2. How do I get that job?
–I found the Patriots’ general lack of urgency in the fourth quarter to be rather puzzling, and it was reminiscent of the infamous clock-killing “Drive To Nowhere” in their playoff loss to the Jets in 2010. Look at everyone just standing around, watching seconds tick off the clock, as the Patriots were driving to try to make a game of it.
Brady and the offensive line continued to casually saunter up to the line of scrimmage throughout this drive, when they trailed by two touchdowns. It was perplexing.
–CBS cameras showed Eli Manning celebrating with his family, and that’s fine and everything. I mean, I’d probably be happy for my brother if he made the Super Bowl, even if it meant that I wouldn’t be winning it myself. But it got me thinking that the Manning family really ought to spice it up. Eli needs to turn heel on Peyton, to the point where they’re talking Richard Sherman-level trash about each other every chance they get. Frankly, the “Gee, Shucks” personas have gotten old. Give me Evil Eli now.
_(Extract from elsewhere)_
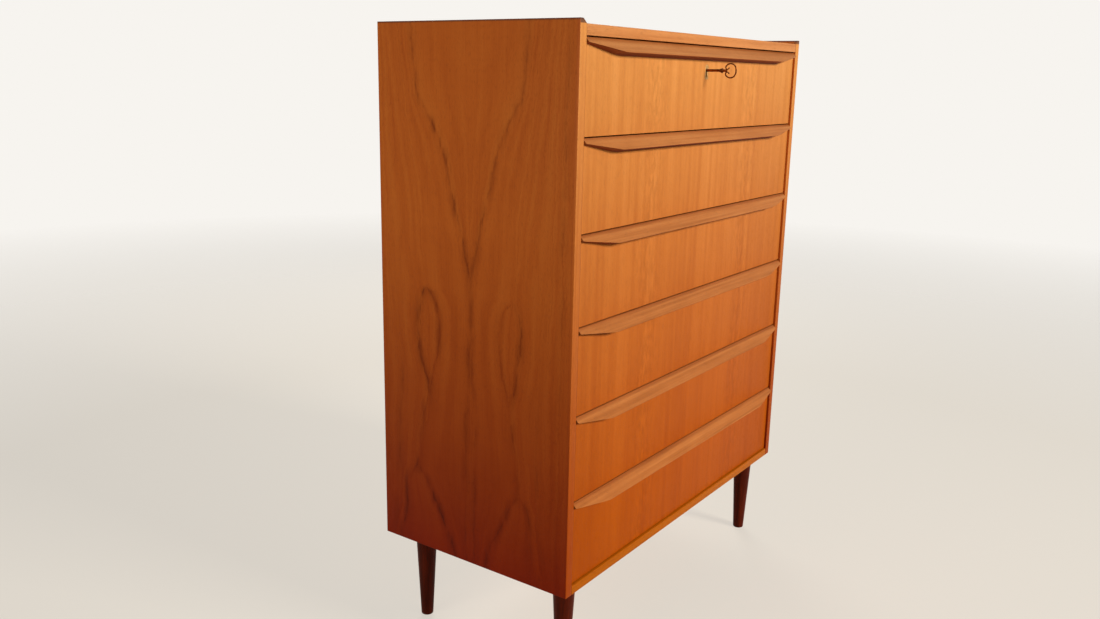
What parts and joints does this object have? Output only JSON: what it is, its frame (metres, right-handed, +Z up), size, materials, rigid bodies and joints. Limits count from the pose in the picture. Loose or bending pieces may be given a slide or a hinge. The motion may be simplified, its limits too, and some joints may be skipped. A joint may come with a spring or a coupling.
{
  "type": "tall chest of drawers",
  "caption": "Tall teak chest of drawers on turned legs, with raised side edges, full-width lip pulls, dovetailed boxes on side runners, and a lock with its key",
  "frame": {"origin": "on the floor, under the middle of the whole outline, the key included", "axes": "+Z up, +Y to the back, +X to the right as seen from the front"},
  "size_m": [0.8, 0.4474, 1.062],
  "materials": {
    "teak_veneer": "satin teak veneer, vertical grain",
    "teak_side": "satin teak veneer, figured and book-matched",
    "teak_solid": "satin solid teak",
    "dark_wood": "dark stained, satin",
    "beech": "plain beech",
    "plywood": "plain plywood",
    "steel": "plain steel",
    "brass": "aged brass",
    "bronze": "dark browned brass"
  },
  "bodies": {
    "carcass": {"left_side": "teak_side", "right_side": "teak_side", "top_panel": "teak_veneer", "bottom_panel": "teak_veneer", "back_panel": "plywood", "front_lippings": "teak_solid", "carcass_dowels": "beech", "back_panel_screws": "steel", "drawer_runners": "beech", "runner_screws": "steel", "leg_front_left": "dark_wood", "leg_front_right": "dark_wood", "leg_rear_left": "dark_wood", "leg_rear_right": "dark_wood", "leg_plates": "steel", "leg_plate_screws": "steel", "leg_bolts": "steel", "strike_plate": "brass", "strike_plate_screws": "brass"},
    "drawer_1": {"drawer_1_front": "teak_veneer", "drawer_1_pull": "teak_solid", "drawer_1_left_side": "beech", "drawer_1_right_side": "beech", "drawer_1_back": "beech", "drawer_1_bottom": "plywood", "lock_case": "brass", "lock_screws": "brass", "keyhole_liner": "brass"},
    "drawer_2": {"drawer_2_front": "teak_veneer", "drawer_2_pull": "teak_solid", "drawer_2_left_side": "beech", "drawer_2_right_side": "beech", "drawer_2_back": "beech", "drawer_2_bottom": "plywood"},
    "drawer_3": {"drawer_3_front": "teak_veneer", "drawer_3_pull": "teak_solid", "drawer_3_left_side": "beech", "drawer_3_right_side": "beech", "drawer_3_back": "beech", "drawer_3_bottom": "plywood"},
    "drawer_4": {"drawer_4_front": "teak_veneer", "drawer_4_pull": "teak_solid", "drawer_4_left_side": "beech", "drawer_4_right_side": "beech", "drawer_4_back": "beech", "drawer_4_bottom": "plywood"},
    "drawer_5": {"drawer_5_front": "teak_veneer", "drawer_5_pull": "teak_solid", "drawer_5_left_side": "beech", "drawer_5_right_side": "beech", "drawer_5_back": "beech", "drawer_5_bottom": "plywood"},
    "drawer_6": {"drawer_6_front": "teak_veneer", "drawer_6_pull": "teak_solid", "drawer_6_left_side": "beech", "drawer_6_right_side": "beech", "drawer_6_back": "beech", "drawer_6_bottom": "plywood"},
    "lock_bolt": {"lock_bolt": "brass"},
    "key": {"key": "bronze"}
  },
  "joints": [
    {"name": "drawer_1_slide", "type": "slide", "parent": "carcass", "child": "drawer_1", "axis": [0, -1, 0], "range_m": [0, 0.28]},
    {"name": "drawer_2_slide", "type": "slide", "parent": "carcass", "child": "drawer_2", "axis": [0, -1, 0], "range_m": [0, 0.28]},
    {"name": "drawer_3_slide", "type": "slide", "parent": "carcass", "child": "drawer_3", "axis": [0, -1, 0], "range_m": [0, 0.28]},
    {"name": "drawer_4_slide", "type": "slide", "parent": "carcass", "child": "drawer_4", "axis": [0, -1, 0], "range_m": [0, 0.28]},
    {"name": "drawer_5_slide", "type": "slide", "parent": "carcass", "child": "drawer_5", "axis": [0, -1, 0], "range_m": [0, 0.28]},
    {"name": "drawer_6_slide", "type": "slide", "parent": "carcass", "child": "drawer_6", "axis": [0, -1, 0], "range_m": [0, 0.28]},
    {"name": "key_turn", "type": "hinge", "parent": "drawer_1", "child": "key", "pos_m": [0, -0.14975, 0.997], "axis": [0, 1, 0], "range_deg": [0, 360]},
    {"name": "bolt_slide", "type": "slide", "parent": "drawer_1", "child": "lock_bolt", "axis": [0, 0, 1], "range_m": [0, 0.008]}
  ],
  "couplings": [
    {"joint": "bolt_slide", "follows": "key_turn", "m_per_rad": 0.0012732}
  ]
}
–Though the season will ultimately be remembered for the team failing to show up in the AFC Championship Game, that shouldn’t overshadow what a fun season it was to watch. For the first time in a very long time, the Patriots were underdogs again, scrapping and fighting any way they could to win football games. They beat the Broncos, Browns and Saints in games they had no business winning, and had it not been for a late deluge, they might have done it to Cincnnati, too. They overcome injuries to the centerpiece of the offense (Rob Gronkowski) and the centerpiece of the defense (Vince Wilfork) as well as their leading tackler and field general (Jerod Mayo). It wasn’t perfect, and if you look at the team in terms of roster talent, it’s safe to say the Patriots either got as far or even farther than they really should have.
For that, they get no parade, and by that measure, the season ended in disappointment. When they come back next year, anything could happen. Another 12-4 season wouldn’t be a shocker, just as an 8-8 or worse record seems fairly plausible. We won’t know that until next winter, but we do know that this team will once again be well worth watching.